• _Excerpt from a dataset_:

----

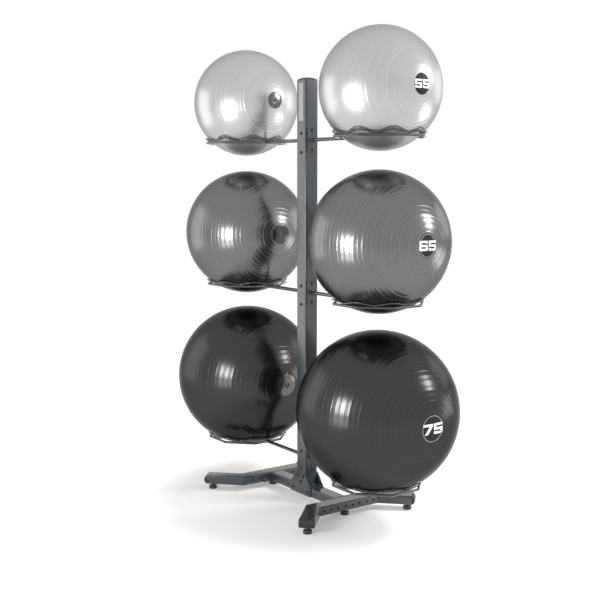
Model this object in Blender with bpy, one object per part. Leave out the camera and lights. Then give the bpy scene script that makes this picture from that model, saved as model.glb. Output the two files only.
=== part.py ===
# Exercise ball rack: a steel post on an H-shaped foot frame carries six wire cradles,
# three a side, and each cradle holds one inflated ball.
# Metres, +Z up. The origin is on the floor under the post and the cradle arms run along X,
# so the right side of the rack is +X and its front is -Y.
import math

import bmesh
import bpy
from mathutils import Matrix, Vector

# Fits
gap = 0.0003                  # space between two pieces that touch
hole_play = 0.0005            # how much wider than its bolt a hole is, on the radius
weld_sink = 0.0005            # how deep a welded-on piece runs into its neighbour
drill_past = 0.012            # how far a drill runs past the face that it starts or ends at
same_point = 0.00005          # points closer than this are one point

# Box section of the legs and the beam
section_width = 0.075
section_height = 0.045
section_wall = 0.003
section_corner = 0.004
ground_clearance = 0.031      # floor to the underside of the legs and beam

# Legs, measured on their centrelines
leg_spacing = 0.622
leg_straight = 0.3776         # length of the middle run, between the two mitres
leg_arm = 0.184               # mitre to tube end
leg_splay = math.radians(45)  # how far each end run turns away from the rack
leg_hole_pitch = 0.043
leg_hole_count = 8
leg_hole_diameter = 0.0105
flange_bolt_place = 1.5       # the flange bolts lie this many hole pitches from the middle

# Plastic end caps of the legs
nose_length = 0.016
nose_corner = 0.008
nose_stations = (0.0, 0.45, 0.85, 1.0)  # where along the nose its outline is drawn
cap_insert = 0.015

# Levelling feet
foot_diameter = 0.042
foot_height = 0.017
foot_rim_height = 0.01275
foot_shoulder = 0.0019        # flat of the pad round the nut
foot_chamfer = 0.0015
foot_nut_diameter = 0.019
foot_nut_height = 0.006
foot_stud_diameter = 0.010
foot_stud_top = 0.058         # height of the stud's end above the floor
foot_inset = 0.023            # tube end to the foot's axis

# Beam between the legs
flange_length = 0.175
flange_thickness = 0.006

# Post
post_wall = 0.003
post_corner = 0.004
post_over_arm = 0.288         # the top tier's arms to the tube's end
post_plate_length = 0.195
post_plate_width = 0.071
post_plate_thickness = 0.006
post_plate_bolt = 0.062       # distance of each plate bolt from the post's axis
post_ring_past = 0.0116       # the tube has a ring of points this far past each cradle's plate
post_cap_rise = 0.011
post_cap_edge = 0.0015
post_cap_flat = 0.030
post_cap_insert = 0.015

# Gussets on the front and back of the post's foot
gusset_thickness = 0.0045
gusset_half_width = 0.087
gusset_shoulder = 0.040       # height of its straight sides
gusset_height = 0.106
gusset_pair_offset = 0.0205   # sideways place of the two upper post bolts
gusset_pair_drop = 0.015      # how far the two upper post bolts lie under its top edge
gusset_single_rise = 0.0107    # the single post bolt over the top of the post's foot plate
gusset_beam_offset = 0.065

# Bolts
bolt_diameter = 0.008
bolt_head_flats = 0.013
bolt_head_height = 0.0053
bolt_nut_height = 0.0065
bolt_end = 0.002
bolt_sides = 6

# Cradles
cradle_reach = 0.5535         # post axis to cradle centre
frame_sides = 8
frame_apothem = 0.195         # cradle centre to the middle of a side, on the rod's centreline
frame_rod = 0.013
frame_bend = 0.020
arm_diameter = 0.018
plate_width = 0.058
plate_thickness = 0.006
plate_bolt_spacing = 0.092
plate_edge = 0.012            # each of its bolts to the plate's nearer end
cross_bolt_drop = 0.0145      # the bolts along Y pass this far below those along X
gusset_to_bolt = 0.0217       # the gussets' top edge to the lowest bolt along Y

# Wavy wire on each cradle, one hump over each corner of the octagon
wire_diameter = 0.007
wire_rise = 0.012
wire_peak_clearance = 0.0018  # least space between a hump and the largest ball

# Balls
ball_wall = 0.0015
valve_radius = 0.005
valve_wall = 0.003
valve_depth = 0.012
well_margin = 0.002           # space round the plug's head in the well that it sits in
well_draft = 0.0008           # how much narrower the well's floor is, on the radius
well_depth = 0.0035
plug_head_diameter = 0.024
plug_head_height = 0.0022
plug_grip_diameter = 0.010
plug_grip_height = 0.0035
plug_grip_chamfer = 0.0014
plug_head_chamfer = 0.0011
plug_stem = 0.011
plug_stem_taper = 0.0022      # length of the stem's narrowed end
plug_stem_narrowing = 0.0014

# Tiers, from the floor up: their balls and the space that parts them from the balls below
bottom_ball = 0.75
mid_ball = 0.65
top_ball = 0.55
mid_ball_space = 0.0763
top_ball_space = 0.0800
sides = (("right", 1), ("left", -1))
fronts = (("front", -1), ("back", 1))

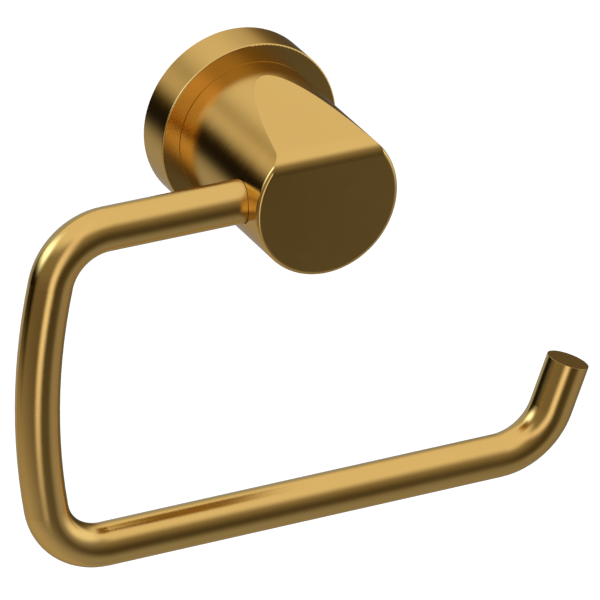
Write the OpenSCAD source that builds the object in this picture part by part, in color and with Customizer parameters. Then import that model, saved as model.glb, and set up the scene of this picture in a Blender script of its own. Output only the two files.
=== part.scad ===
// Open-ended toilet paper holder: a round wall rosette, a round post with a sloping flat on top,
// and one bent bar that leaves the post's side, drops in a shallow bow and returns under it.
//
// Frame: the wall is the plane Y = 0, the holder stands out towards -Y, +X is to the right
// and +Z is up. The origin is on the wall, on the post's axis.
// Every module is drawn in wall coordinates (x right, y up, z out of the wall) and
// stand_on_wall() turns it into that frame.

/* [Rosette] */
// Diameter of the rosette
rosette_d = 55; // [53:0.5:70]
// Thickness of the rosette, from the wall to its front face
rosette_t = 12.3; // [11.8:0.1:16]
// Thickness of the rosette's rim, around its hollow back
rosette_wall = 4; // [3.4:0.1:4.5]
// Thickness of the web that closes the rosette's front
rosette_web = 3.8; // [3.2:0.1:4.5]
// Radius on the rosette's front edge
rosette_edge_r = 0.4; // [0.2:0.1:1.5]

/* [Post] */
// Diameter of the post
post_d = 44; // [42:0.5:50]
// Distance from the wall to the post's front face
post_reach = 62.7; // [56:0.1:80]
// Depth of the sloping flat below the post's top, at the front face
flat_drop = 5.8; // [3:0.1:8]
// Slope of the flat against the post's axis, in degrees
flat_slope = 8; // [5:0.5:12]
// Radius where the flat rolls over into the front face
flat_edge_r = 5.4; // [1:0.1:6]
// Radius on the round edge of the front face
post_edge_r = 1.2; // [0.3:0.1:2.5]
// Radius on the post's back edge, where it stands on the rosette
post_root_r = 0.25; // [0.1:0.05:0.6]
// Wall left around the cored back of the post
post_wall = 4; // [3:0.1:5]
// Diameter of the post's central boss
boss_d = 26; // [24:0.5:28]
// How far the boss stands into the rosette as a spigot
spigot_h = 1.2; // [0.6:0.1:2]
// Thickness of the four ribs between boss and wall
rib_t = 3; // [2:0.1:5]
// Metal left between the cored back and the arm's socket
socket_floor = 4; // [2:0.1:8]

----

• _Stated task_: Without omitting anything, output the entries exactly.

• _Task response_:
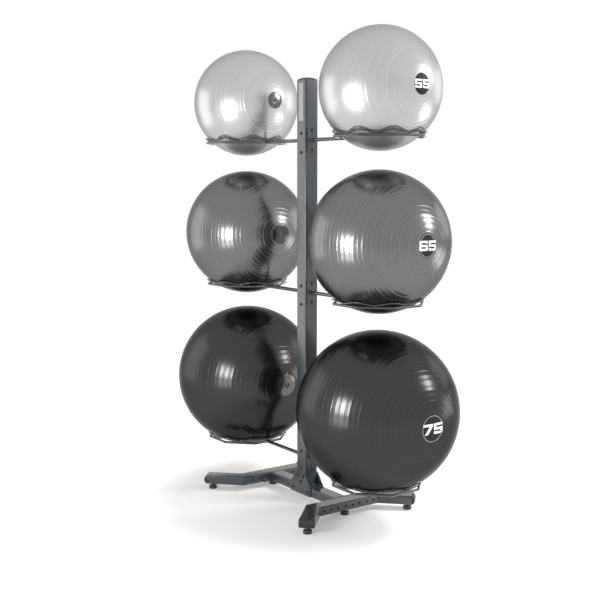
Model this object in Blender with bpy, one object per part. Leave out the camera and lights. Then give the bpy scene script that makes this picture from that model, saved as model.glb. Output the two files only.
=== part.py ===
# Exercise ball rack: a steel post on an H-shaped foot frame carries six wire cradles,
# three a side, and each cradle holds one inflated ball.
# Metres, +Z up. The origin is on the floor under the post and the cradle arms run along X,
# so the right side of the rack is +X and its front is -Y.
import math

import bmesh
import bpy
from mathutils import Matrix, Vector

# Fits
gap = 0.0003                  # space between two pieces that touch
hole_play = 0.0005            # how much wider than its bolt a hole is, on the radius
weld_sink = 0.0005            # how deep a welded-on piece runs into its neighbour
drill_past = 0.012            # how far a drill runs past the face that it starts or ends at
same_point = 0.00005          # points closer than this are one point

# Box section of the legs and the beam
section_width = 0.075
section_height = 0.045
section_wall = 0.003
section_corner = 0.004
ground_clearance = 0.031      # floor to the underside of the legs and beam

# Legs, measured on their centrelines
leg_spacing = 0.622
leg_straight = 0.3776         # length of the middle run, between the two mitres
leg_arm = 0.184               # mitre to tube end
leg_splay = math.radians(45)  # how far each end run turns away from the rack
leg_hole_pitch = 0.043
leg_hole_count = 8
leg_hole_diameter = 0.0105
flange_bolt_place = 1.5       # the flange bolts lie this many hole pitches from the middle

# Plastic end caps of the legs
nose_length = 0.016
nose_corner = 0.008
nose_stations = (0.0, 0.45, 0.85, 1.0)  # where along the nose its outline is drawn
cap_insert = 0.015

# Levelling feet
foot_diameter = 0.042
foot_height = 0.017
foot_rim_height = 0.01275
foot_shoulder = 0.0019        # flat of the pad round the nut
foot_chamfer = 0.0015
foot_nut_diameter = 0.019
foot_nut_height = 0.006
foot_stud_diameter = 0.010
foot_stud_top = 0.058         # height of the stud's end above the floor
foot_inset = 0.023            # tube end to the foot's axis

# Beam between the legs
flange_length = 0.175
flange_thickness = 0.006

# Post
post_wall = 0.003
post_corner = 0.004
post_over_arm = 0.288         # the top tier's arms to the tube's end
post_plate_length = 0.195
post_plate_width = 0.071
post_plate_thickness = 0.006
post_plate_bolt = 0.062       # distance of each plate bolt from the post's axis
post_ring_past = 0.0116       # the tube has a ring of points this far past each cradle's plate
post_cap_rise = 0.011
post_cap_edge = 0.0015
post_cap_flat = 0.030
post_cap_insert = 0.015

# Gussets on the front and back of the post's foot
gusset_thickness = 0.0045
gusset_half_width = 0.087
gusset_shoulder = 0.040       # height of its straight sides
gusset_height = 0.106
gusset_pair_offset = 0.0205   # sideways place of the two upper post bolts
gusset_pair_drop = 0.015      # how far the two upper post bolts lie under its top edge
gusset_single_rise = 0.0107    # the single post bolt over the top of the post's foot plate
gusset_beam_offset = 0.065

# Bolts
bolt_diameter = 0.008
bolt_head_flats = 0.013
bolt_head_height = 0.0053
bolt_nut_height = 0.0065
bolt_end = 0.002
bolt_sides = 6

# Cradles
cradle_reach = 0.5535         # post axis to cradle centre
frame_sides = 8
frame_apothem = 0.195         # cradle centre to the middle of a side, on the rod's centreline
frame_rod = 0.013
frame_bend = 0.020
arm_diameter = 0.018
plate_width = 0.058
plate_thickness = 0.006
plate_bolt_spacing = 0.092
plate_edge = 0.012            # each of its bolts to the plate's nearer end
cross_bolt_drop = 0.0145      # the bolts along Y pass this far below those along X
gusset_to_bolt = 0.0217       # the gussets' top edge to the lowest bolt along Y

# Wavy wire on each cradle, one hump over each corner of the octagon
wire_diameter = 0.007
wire_rise = 0.012
wire_peak_clearance = 0.0018  # least space between a hump and the largest ball

# Balls
ball_wall = 0.0015
valve_radius = 0.005
valve_wall = 0.003
valve_depth = 0.012
well_margin = 0.002           # space round the plug's head in the well that it sits in
well_draft = 0.0008           # how much narrower the well's floor is, on the radius
well_depth = 0.0035
plug_head_diameter = 0.024
plug_head_height = 0.0022
plug_grip_diameter = 0.010
plug_grip_height = 0.0035
plug_grip_chamfer = 0.0014
plug_head_chamfer = 0.0011
plug_stem = 0.011
plug_stem_taper = 0.0022      # length of the stem's narrowed end
plug_stem_narrowing = 0.0014

# Tiers, from the floor up: their balls and the space that parts them from the balls below
bottom_ball = 0.75
mid_ball = 0.65
top_ball = 0.55
mid_ball_space = 0.0763
top_ball_space = 0.0800
sides = (("right", 1), ("left", -1))
fronts = (("front", -1), ("back", 1))

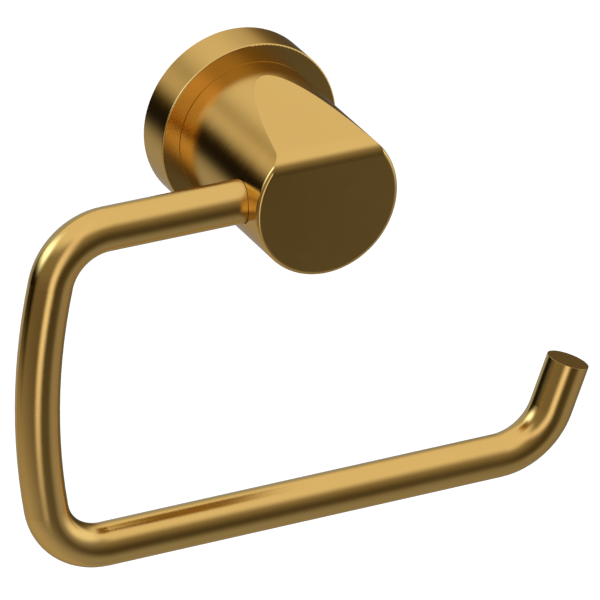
Write the OpenSCAD source that builds the object in this picture part by part, in color and with Customizer parameters. Then import that model, saved as model.glb, and set up the scene of this picture in a Blender script of its own. Output only the two files.
=== part.scad ===
// Open-ended toilet paper holder: a round wall rosette, a round post with a sloping flat on top,
// and one bent bar that leaves the post's side, drops in a shallow bow and returns under it.
//
// Frame: the wall is the plane Y = 0, the holder stands out towards -Y, +X is to the right
// and +Z is up. The origin is on the wall, on the post's axis.
// Every module is drawn in wall coordinates (x right, y up, z out of the wall) and
// stand_on_wall() turns it into that frame.

/* [Rosette] */
// Diameter of the rosette
rosette_d = 55; // [53:0.5:70]
// Thickness of the rosette, from the wall to its front face
rosette_t = 12.3; // [11.8:0.1:16]
// Thickness of the rosette's rim, around its hollow back
rosette_wall = 4; // [3.4:0.1:4.5]
// Thickness of the web that closes the rosette's front
rosette_web = 3.8; // [3.2:0.1:4.5]
// Radius on the rosette's front edge
rosette_edge_r = 0.4; // [0.2:0.1:1.5]

/* [Post] */
// Diameter of the post
post_d = 44; // [42:0.5:50]
// Distance from the wall to the post's front face
post_reach = 62.7; // [56:0.1:80]
// Depth of the sloping flat below the post's top, at the front face
flat_drop = 5.8; // [3:0.1:8]
// Slope of the flat against the post's axis, in degrees
flat_slope = 8; // [5:0.5:12]
// Radius where the flat rolls over into the front face
flat_edge_r = 5.4; // [1:0.1:6]
// Radius on the round edge of the front face
post_edge_r = 1.2; // [0.3:0.1:2.5]
// Radius on the post's back edge, where it stands on the rosette
post_root_r = 0.25; // [0.1:0.05:0.6]
// Wall left around the cored back of the post
post_wall = 4; // [3:0.1:5]
// Diameter of the post's central boss
boss_d = 26; // [24:0.5:28]
// How far the boss stands into the rosette as a spigot
spigot_h = 1.2; // [0.6:0.1:2]
// Thickness of the four ribs between boss and wall
rib_t = 3; // [2:0.1:5]
// Metal left between the cored back and the arm's socket
socket_floor = 4; // [2:0.1:8]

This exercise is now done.